The building is a coffee shop. A quaint, cozy little place lined with books, ancient bagels moldering in the pastry case, a few laptops left unattended and still not stolen. The tall man sees all this by the light of a tiny campfire in the middle of the room. A few smashed table legs stacked on a pile of crumpled book pages, burning hot and bright.
Next to the fire are two bodies. A man and a woman, one brown, one pink, one missing an arm, the other missing everything.
The tall man’s mind has ceased to function. All his senses have been absorbed by the hunger. All he can see is the cloud of hands flailing in his face. All he can smell or taste or even feel is the scent. The perfume.
Life.
And all he can hear is the brute screaming at him to take it.
THIS, it bellows over and over as its myriad fingers jab at the two bodies. THIS THIS THIS.
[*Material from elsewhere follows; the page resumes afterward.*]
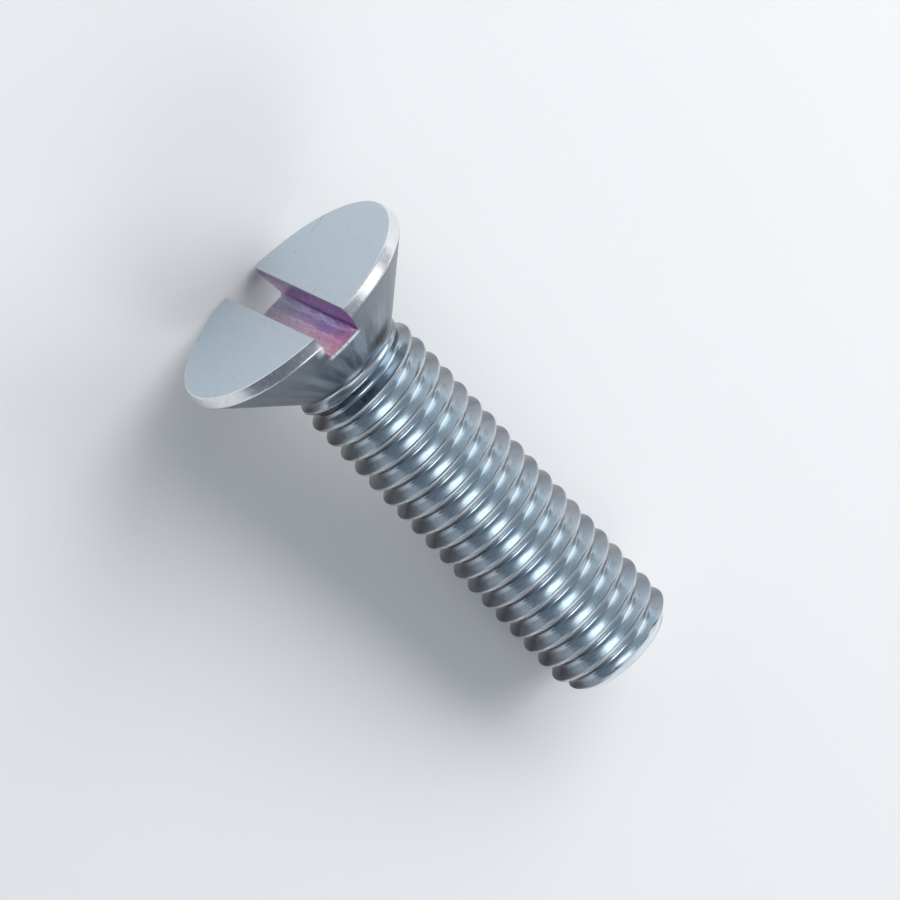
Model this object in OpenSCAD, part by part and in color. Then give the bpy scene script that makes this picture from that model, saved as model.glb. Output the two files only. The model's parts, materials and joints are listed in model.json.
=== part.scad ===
// Slotted countersunk machine screw, M8 x 30, threaded to the head.
// It lies as it comes to rest: on the two corners of its slot and on one crest near the point.
// The screw's axis runs along +X and dips towards the point. The model stands on z = 0.

/* [Head] */
// Diameter of the flat face, over its straight rim
head_d = 15.7; // [15.3:0.05:15.8]
// Height of the straight rim
rim_h = 0.74; // [0.6:0.02:0.8]
// Angle across the cone under the rim
cone_angle = 90; // [82:1:100]
// Width that the face's edge is broken by
edge_break = 0.08; // [0.04:0.02:0.12]
// Radius of the fillet from the cone to the neck
neck_fillet = 0.4; // [0.2:0.05:0.5]

/* [Slot] */
// Width of the sawn slot
slot_w = 2.35; // [2:0.05:2.4]
// Depth of the slot below the face
slot_depth = 2; // [1.8:0.05:2.3]
// Distance that the slot is sawn off the head's centre
slot_shift = 0.25; // [0:0.05:0.3]

/* [Thread] */
// Diameter over the crests
thread_d = 7.89; // [7.76:0.01:7.97]
// Distance from crest to crest
pitch = 1.25; // [1:0.25:1.25]
// Angle round the axis, from the side that lies down, at which a crest passes under the head
thread_angle = 85; // [0:5:355]
// Length from the flat face to the end of the point
length = 29.6; // [29:0.1:30.4]

/* [Point] */
// Diameter of the flat end
point_d = 6.3; // [6:0.1:6.5]
// Angle of the bevel to the axis
point_angle = 43; // [40:1:50]

/* [Hidden] */
head_r = head_d / 2;
crest_r = thread_d / 2;
point_r = point_d / 2;

// A rolled thread rises and sinks about the blank, which has close to its pitch diameter.
// Both are shares of the pitch, and the flanks of a metric thread lean 30 degrees each way
depth_share = 0.535;
rise_share = 0.265;
flank_slope = tan(60);
thread_depth = depth_share * pitch;
root_r = crest_r - thread_depth;
neck_r = crest_r - rise_share * pitch;
head_h = rim_h + (head_r - neck_r) / tan(cone_angle / 2);

// The fillet meets the neck at collar_z, and the thread starts just past it and grows over a turn
fillet_turn = cone_angle / 2;
fillet_reach = neck_fillet * tan(fillet_turn / 2);
collar_h = 0.05;
collar_z = head_h + fillet_reach + collar_h;
run_out_turns = 0.9;
run_out = run_out_turns * pitch;

// The thread's body is let into the head, and its start lies just inside the neck
buried = 0.4;
neck_inset = 0.02;
start_r = neck_r - neck_inset;

// The profile over one pitch, as places along the axis from the middle of a crest, and radii.
// Its crest is a narrow flat between two shoulders, as rolling leaves it
flat_share = 0.04;
shoulder_share = 0.1;
sharp_share = 1 / 16;
flat_half = flat_share * pitch;
shoulder_half = shoulder_share * pitch;
sharp_half = sharp_share * pitch;
shoulder_r = crest_r - (shoulder_half - sharp_half) * flank_slope;
root_half = sharp_half + thread_depth / flank_slope;
profile = [
    [-root_half, root_r],
    [-shoulder_half, shoulder_r],
    [-flat_half, crest_r],
    [flat_half, crest_r],
    [shoulder_half, shoulder_r],
    [root_half, root_r]
];

// The thread is a grid of columns round the axis and rows that climb along the helix
columns = 32;
rows_a_turn = len(profile);
row_gap = 0.02;
thread_start = collar_z + row_gap;
thread_end = length - row_gap;

// Place along the axis, and radius, of the grid's point in column c and row j
function turn_of(j) = floor(j / rows_a_turn);
function profile_of(j) = profile[j - rows_a_turn * turn_of(j)];
function place(c, j) =
    head_h + pitch * (c / columns - thread_angle / 360 + turn_of(j)) + profile_of(j)[0];
function grown(z) = min(1, max(0, (z - thread_start) / run_out));
function point_limit(z) = point_r + (length - z) * tan(point_angle);
function radius(c, j) =
    let(z = place(c, j))
    min(start_r + (profile_of(j)[1] - start_r) * grown(z), point_limit(z));

// First and last row of a column that lie between the neck and the end, among enough turns
turns_to_start = 4;
turns_to_end = ceil((length - head_h) / pitch) + 2;
first_row = [
    for (c = [0 : columns])
        min([
            for (j = [-rows_a_turn : turns_to_start * rows_a_turn])
                if (place(c, j) > thread_start) j
        ])
];
last_row = [
    for (c = [0 : columns])
        max([for (j = [0 : turns_to_end * rows_a_turn]) if (place(c, j) < thread_end) j])
];

// A column's points run from the buried end to the neck, up the thread and to the flat end
function column(c) = concat(
    [[head_h - buried, start_r], [collar_z, start_r]],
    [for (j = [first_row[c] : last_row[c]]) [place(c, j), radius(c, j)]],
    [[length, point_r]]
);
column_points = [for (c = [0 : columns - 1]) column(c)];
column_size = [for (points = column_points) len(points)];
column_base = [for (c = 0, sum = 0; c < columns; sum = sum + column_size[c], c = c + 1) sum];
thread_points = [
    for (c = [0 : columns - 1])
        for (p = column_points[c])
            [p[1] * cos(360 * c / columns), p[1] * sin(360 * c / columns), p[0]]
];

// Index of a row's point. The column past the last is the first, one turn further on.
// The two points before a column's first row are low, and the last of all is high
function at(c, j) = c < columns
    ? column_base[c] + 2 + j - first_row[c]
    : column_base[0] + 2 + j + rows_a_turn - first_row[0];
function low(c, k) = column_base[c % columns] + k;
function high(c) = column_base[c % columns] + column_size[c % columns] - 1;

// The strip from column c to the next, which may start and end some rows lower
function strip(c) =
    let(
        a0 = first_row[c],
        b0 = first_row[c + 1],
        a1 = last_row[c],
        b1 = last_row[c + 1]
    )
    concat(
        [[low(c, 0), low(c, 1), low(c + 1, 1)], [low(c, 0), low(c + 1, 1), low(c + 1, 0)]],
        [[low(c, 1), at(c, a0), low(c + 1, 1)], [at(c, a0), at(c + 1, b0), low(c + 1, 1)]],
        [for (j = [b0 : 1 : a0 - 1]) [at(c, a0), at(c + 1, j + 1), at(c + 1, j)]],
        [for (j = [a0 : b1 - 1]) [at(c, j), at(c, j + 1), at(c + 1, j + 1)]],
        [for (j = [a0 : b1 - 1]) [at(c, j), at(c + 1, j + 1), at(c + 1, j)]],
        [for (j = [b1 : 1 : a1 - 1]) [at(c, j), at(c, j + 1), at(c + 1, b1)]],
        [[at(c, a1), high(c), high(c + 1)], [at(c, a1), high(c + 1), at(c + 1, b1)]]
    );
thread_faces = concat(
    [for (c = [0 : columns - 1]) for (face = strip(c)) face],
    [[for (c = [0 : columns - 1]) low(c, 0)]],
    [[for (c = [columns - 1 : -1 : 0]) high(c)]]
);

// The slot's two lower corners lie on the floor, so the slot leans by the mean of their angles
corner_a = asin((-slot_shift - slot_w / 2) / head_r);
corner_b = asin((-slot_shift + slot_w / 2) / head_r);
slot_lean = -(corner_a + corner_b) / 2;
corner_drop = head_r * cos((corner_b - corner_a) / 2);

// The screw dips until a crest in the half towards its point meets the floor
dip = min([
    for (p = thread_points)
        if (p[2] > length / 2) atan((corner_drop - p[0]) / (p[2] - rim_h))
]);
face_height = rim_h * sin(dip) + corner_drop * cos(dip);
back_x = -(corner_drop - edge_break) * sin(dip);
front_x = length * cos(dip) + point_r * sin(dip);
middle_x = (back_x + front_x) / 2;

head_facets = 128;
fillet_steps = 6;
slot_overcut = 1;

module head_outline() {
    polygon(concat(
        [[0, 0], [head_r - edge_break, 0], [head_r, edge_break], [head_r, rim_h]],
        [
            for (i = [0 : fillet_steps])
                let(turn = fillet_turn * (1 - i / fillet_steps))
                [
                    neck_r + neck_fillet * (1 - cos(turn)),
                    head_h + fillet_reach - neck_fillet * sin(turn)
                ]
        ],
        [[neck_r, collar_z], [0, collar_z]]
    ));
}

module slot_cut() {
    rotate([0, 0, slot_lean])
        translate([-head_d, -slot_shift - slot_w / 2, -slot_overcut])
            cube([2 * head_d, slot_w, slot_depth + slot_overcut]);
}

module head() {
    difference() {
        rotate_extrude($fn = head_facets) head_outline();
        slot_cut();
    }
}

module thread() {
    polyhedron(points = thread_points, faces = thread_faces, convexity = 10);
}

module screw() {
    color([0.62, 0.68, 0.73])
        translate([-middle_x, 0, face_height])
            rotate([0, 90 + dip, 0])
                union() {
                    head();
                    thread();
                }
}

screw();
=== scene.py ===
"""Slotted countersunk machine screw, M8 x 30, zinc plated, lying on its slot's corners and a crest."""

import json

import bmesh
import bpy
import numpy as np
from mathutils import Matrix, Vector


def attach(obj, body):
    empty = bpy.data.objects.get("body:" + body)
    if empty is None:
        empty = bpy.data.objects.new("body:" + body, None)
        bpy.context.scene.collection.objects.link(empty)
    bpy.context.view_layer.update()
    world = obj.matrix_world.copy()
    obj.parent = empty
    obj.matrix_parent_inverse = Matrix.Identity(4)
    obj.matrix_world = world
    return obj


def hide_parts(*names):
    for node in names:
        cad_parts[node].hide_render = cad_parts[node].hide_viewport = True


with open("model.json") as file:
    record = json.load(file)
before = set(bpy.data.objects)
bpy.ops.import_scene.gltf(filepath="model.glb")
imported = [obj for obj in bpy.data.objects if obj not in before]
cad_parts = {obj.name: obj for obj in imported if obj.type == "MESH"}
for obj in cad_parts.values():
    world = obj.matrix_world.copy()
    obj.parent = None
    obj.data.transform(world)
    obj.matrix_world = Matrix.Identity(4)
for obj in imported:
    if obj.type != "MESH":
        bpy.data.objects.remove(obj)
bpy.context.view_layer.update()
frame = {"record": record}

# Screw: one piece of soft steel wire. The head is struck cold in a die, the slot is sawn through it,
# and the thread is rolled up to the neck, which pushes each crest up as two lips with a seam between.
# The whole is plated with zinc and passivated, which leaves violet colours in the slot.
MM = 0.001
mounts = {mount["name"]: mount for mount in frame["record"]["mounts"]}
rim_h = 0.74
axis = np.array(mounts["thread"]["axis"])
face_centre = np.array(mounts["countersink_seat"]["pos_m"]) - rim_h * MM * axis
length = np.linalg.norm(np.array(mounts["thread"]["pos_m"]) - face_centre) / MM
across = np.array([0.0, 1.0, 0.0])
down = np.cross(across, axis)

head_r = mounts["countersink_seat"]["dims"]["r_mm"]
crest_r = mounts["thread"]["dims"]["r_mm"]
pitch = 1.25
depth_share = 0.535
rise_share = 0.265
root_r = crest_r - depth_share * pitch
neck_r = crest_r - rise_share * pitch
neck_h = 0.22
head_h = rim_h + head_r - neck_r
collar_z = head_h + neck_h
point_r = 3.15

rim_round = 0.08
rim_soft = 0.1
rim_draft = 0.12
neck_soft = 0.17
flat_r = head_r - rim_draft - rim_round
round_turn = np.radians(np.linspace(0, 90, 6))


def smooth_min(a, b, width):
    """The lesser of a and b, with a parabola of the given width over the corner where they cross."""
    near = np.maximum(width - np.abs(a - b), 0) / width
    return np.minimum(a, b) - near ** 2 * width / 4


def head_radius(z):
    """Radius of the head at a depth z under the face: a quarter circle at the face's edge and a rim
    that widens as the die leaves it, then the lesser of the rim and the cone, and the greater of that
    and the neck, each with a soft corner."""
    edge_left = rim_round - np.minimum(z, rim_round)
    edge = flat_r + np.sqrt(np.maximum(rim_round ** 2 - edge_left ** 2, 0))
    rim = edge + rim_draft * np.clip(z / (rim_h - rim_soft), 0, 1)
    cone = smooth_min(rim, head_r + rim_h - z, rim_soft)
    return -smooth_min(-cone, -neck_r, neck_soft)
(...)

While the rotten woman gnaws on a thigh, the tall man kneels beside the head. Glazed eyes stare up at him, a mouth frozen open in surprise, as if gasping, What happened? How did I get here? How could I have known that my choices mattered?
The tall man sees his hands reaching out and picking up the dead man’s remaining arm. He feels the brute prying his mouth open and shoving his head down. He feels himself chewing. And yes, he feels relief, a warm river of energy washing over his dried-up cells and reconstituting them, pooling in his chest and inflating him
like a sad, sagging party balloon. But he feels no pleasure. He wishes he could feel nothing at all. He wishes he could trade everything for information, the dullest, numbest information feelings can buy, but the trading floor is closed. He bangs on the door as he satiates himself with hiasure. this person’s dwindling life, but the only answer is the thin, cold voice of his own thoughts.
This is what you are and why you’re here. You are not a person. You are not even a wolf. You are nothing, and no city was ever built for you.
He looks up from his meal and sees the big man watching him through the book-fire’s flames. He understands that they will travel together now. They will look for other creatures like themselves and gather more and more so that they can eat more and more. And he understands that no matter how many they gather, even if they become a mob of thousands, each and every one of them will be alone.
The carnage thickens as Nora and her brother work their way up Pine Street. The bodies are so dense she has to walk with eyes to the ground to avoid tripping over them, or worse: stepping in them. Her earlier impulse to shield Addis from the sight of death feels even more absurd now. He picks his way through the corpses with practical care, as if they’re nothing more than fallen branches to be avoided. Is he indifferent to the dead? Does he make no connection between these husks and the living people he loves? Or is he simply too hungry to care?
Nora can feel her own hunger slowly consuming her loftier concerns, grinding layer after layer off the hierarchy of needs. The grand pyramid of a fully realized life eroded long ago into a practical trapezoid, and may soon collapse to the baseline of an animal.
“A police station!” Addis yelps, pointing to a blue and white building a few blocks up the hill. “Maybe there’s guns!”
Nora rouses herself from her bleak forecasting and pastes on a smile for her brother. “Maybe. Should we start our own police department?”
He grins.
“Want to be sheriff? I’ll be your deputy.”